Note: subprime and private mortgages offer longer amortizations, but they are typically suitable for borrowers looking for short-term solutions with an exit strategy. It’s important to be wary of mortgage brokers who jump to these solutions before explaining why you can’t qualify on the prime lending side.
What can be done to address the housing supply shortage?
Addressing the housing supply shortage requires a multi-faceted approach. Policymakers can implement measures to incentivize the construction of new housing units, such as offering tax incentives, removing municipal policy roadblocks against increased housing density, or streamlining the regulatory process.
Additionally, investing in affordable housing initiatives and encouraging the development of rental properties can alleviate the strain on the housing market. Collaboration between government, industry stakeholders, and communities will be crucial to finding sustainable solutions to Canada’s housing supply issues.

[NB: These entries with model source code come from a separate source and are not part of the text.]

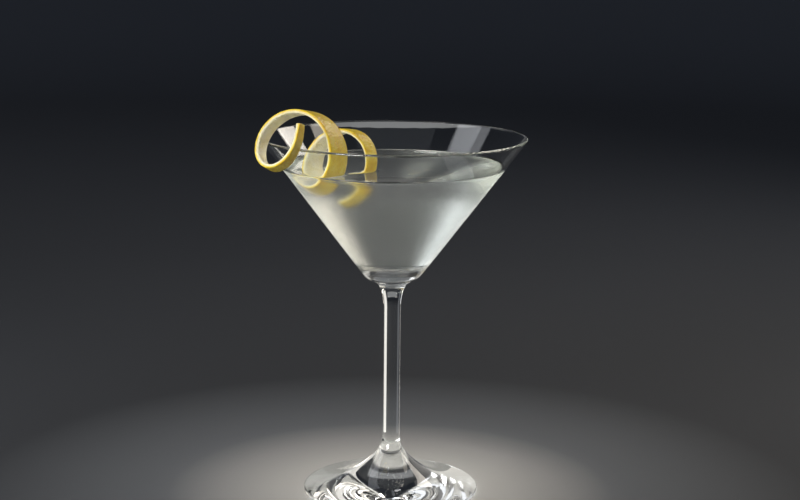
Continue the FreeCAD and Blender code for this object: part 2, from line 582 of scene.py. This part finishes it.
# ---- The glass and what is on its wall ------------------------------------------------


@dataclass
class Bowl:
    """The conical bowl of the glass, as the CAD model has it."""

    rim_radius: float
    height: float
    half_angle: float = math.radians(36.87)
    wall: float = 1.1
    well_radius: float = 16.0
    well_depth: float = 2.2

    @classmethod
    def from_frame(cls) -> "Bowl":
        """Reads the rim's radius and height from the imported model.

        Returns:
            The bowl.
        """
        low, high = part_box("glass")
        return cls(rim_radius=(high.x - low.x) / 2 / MM, height=high.z / MM)

    def outer_radius(self, z: float) -> float:
        """Radius of the outside of the cone.

        Args:
            z: height above the table.

        Returns:
            The radius.
        """
        rim_round = self.wall / 2
        top_radius = self.rim_radius - rim_round * (1 - math.cos(self.half_angle))
        top_z = self.height - rim_round * (1 + math.sin(self.half_angle))
        return top_radius - (top_z - z) * math.tan(self.half_angle)

    def inner_radius(self, z: float) -> float:
        """Radius of the inside of the cone at height z."""
        return self.outer_radius(z) - self.wall / math.cos(self.half_angle)

    def inner_height(self, radius: float) -> float:
        """Height at which the inside of the cone has this radius."""
        return (radius - self.inner_radius(0)) / math.tan(self.half_angle)


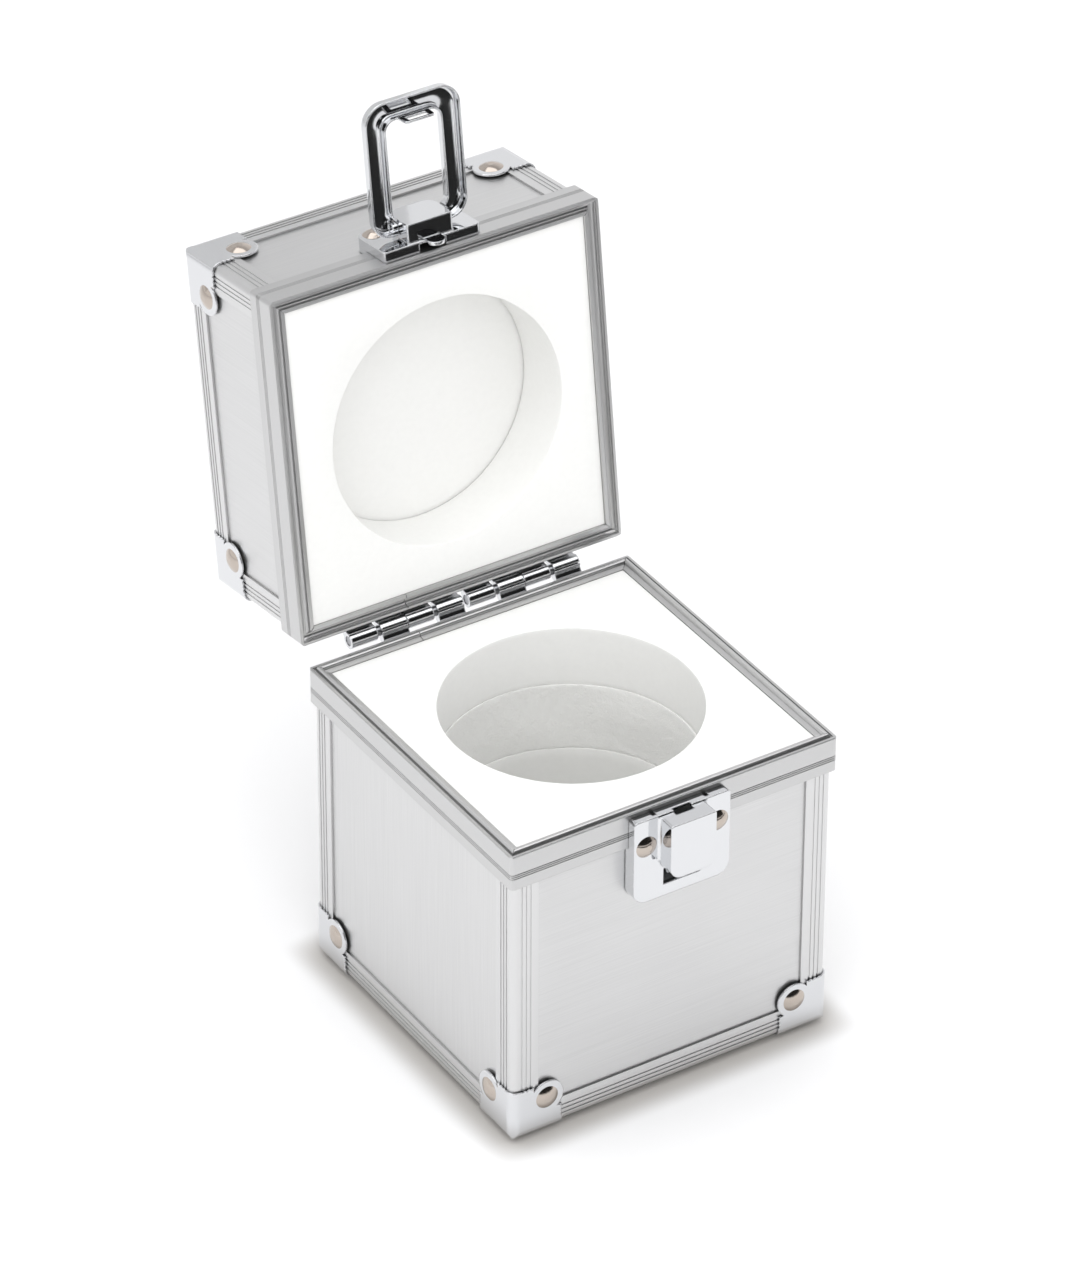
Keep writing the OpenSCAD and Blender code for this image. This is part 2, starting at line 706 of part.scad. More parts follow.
base_floor_panel();
base_front_panel();
base_rear_panel();
base_left_panel();
base_right_panel();
base_post_front_left();
base_post_front_right();
base_post_rear_left();
base_post_rear_right();
base_edge_front();
base_edge_rear();
base_edge_left();
base_edge_right();
base_rim();
base_cap_front_left();
base_cap_front_right();
base_cap_rear_left();
base_cap_rear_right();
base_cap_rivets();
catch_plate();
catch_pawl();
catch_pawl_pin();
catch_rivets();
hinge_left_base_leaf();
hinge_right_base_leaf();
hinge_left_pin();
hinge_right_pin();
base_hinge_rivets();
base_foam_top_ring();
base_foam_middle_ring();
base_foam_low_ring();
base_foam_floor();
lid_top_panel();
lid_front_panel();
lid_rear_panel();
lid_left_panel();
lid_right_panel();
lid_post_front_left();
lid_post_front_right();
lid_post_rear_left();
lid_post_rear_right();
lid_edge_front();
lid_edge_rear();
lid_edge_left();
lid_edge_right();
lid_rim();
lid_cap_front_left();
lid_cap_front_right();
lid_cap_rear_left();
lid_cap_rear_right();
lid_cap_rivets();
hinge_left_lid_leaf();
hinge_right_lid_leaf();
lid_hinge_rivets();
hasp_plate();
hasp_rivets();
hasp_loop();
lid_foam_ring();
lid_foam_backing();
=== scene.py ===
# A small aluminium instrument case, open, with white foam bored to nest one round weight.
# Metres throughout, in the frame of the CAD model: +X right, +Y to the hinges, +Z up.
import math

import bmesh
import bpy
from mathutils import Matrix, Vector, noise


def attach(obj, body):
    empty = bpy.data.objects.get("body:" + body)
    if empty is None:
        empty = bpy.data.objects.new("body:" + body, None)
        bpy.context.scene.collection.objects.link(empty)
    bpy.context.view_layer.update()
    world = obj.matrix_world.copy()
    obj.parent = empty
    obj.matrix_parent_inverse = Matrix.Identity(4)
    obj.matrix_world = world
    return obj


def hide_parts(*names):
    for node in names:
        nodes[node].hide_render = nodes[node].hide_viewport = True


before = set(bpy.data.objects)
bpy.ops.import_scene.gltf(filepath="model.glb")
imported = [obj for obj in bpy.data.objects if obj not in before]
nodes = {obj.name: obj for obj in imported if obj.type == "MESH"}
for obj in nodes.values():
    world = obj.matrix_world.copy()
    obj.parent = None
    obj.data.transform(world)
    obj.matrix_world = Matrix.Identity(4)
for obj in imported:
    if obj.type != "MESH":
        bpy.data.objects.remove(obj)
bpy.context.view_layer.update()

# ---------------------------------------------------------------- boards
# The walls, floor and top are thin boards faced with brushed aluminium sheet, slid into the
# extrusions. The brush lines run level on front and back and upright on the left and right.
MM = 0.001
LID_TILT = math.radians(97.5)  # how far the lid stands open
LINE_MM = 0.22  # brush lines are about 0.1 mm apart, drawn coarser so that they show
STROKE_MM = 40.0  # length of one line
CLOUD_MM = 35.7  # patches where the belt pressed harder
OFF_TRUE = 0.02  # the lines run about a degree off level
# painted seam shade: how open a spot is when its painted shade is darkest, and when it is clear of
# it
SEAM_DARK, SEAM_CLEAR = 0.2, 0.75  # how open a spot is when it is darkest, and when it is clear


def linear(code):
    """An sRGB hex colour as linear RGBA."""
    parts = [int(code[i:i + 2], 16) / 255 for i in (1, 3, 5)]
    return [c / 12.92 if c <= 0.04045 else ((c + 0.055) / 1.055) ** 2.4 for c in parts] + [1.0]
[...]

What should potential homebuyers consider in a tight housing market?
In a tight housing market, potential homebuyers should be prepared to act quickly and make competitive offers. It is essential to have a solid understanding of the local real estate market, set a realistic budget, and seek professional advice before making an offer.
The Stats Canada report provides valuable insights into the ongoing challenges in housing supply and the impact of rising mortgage costs on household budgets. Homeownership continues to be a significant wealth-building strategy, with the appreciation of real estate values contributing to the accumulation of home equity.
However, the persistent housing supply shortage poses challenges for potential buyers and affordability concerns for existing homeowners. Rising mortgage costs further strain household budgets, burdening the economy and consumers, emphasizing the need for careful financial planning and shopping for the best rates possible.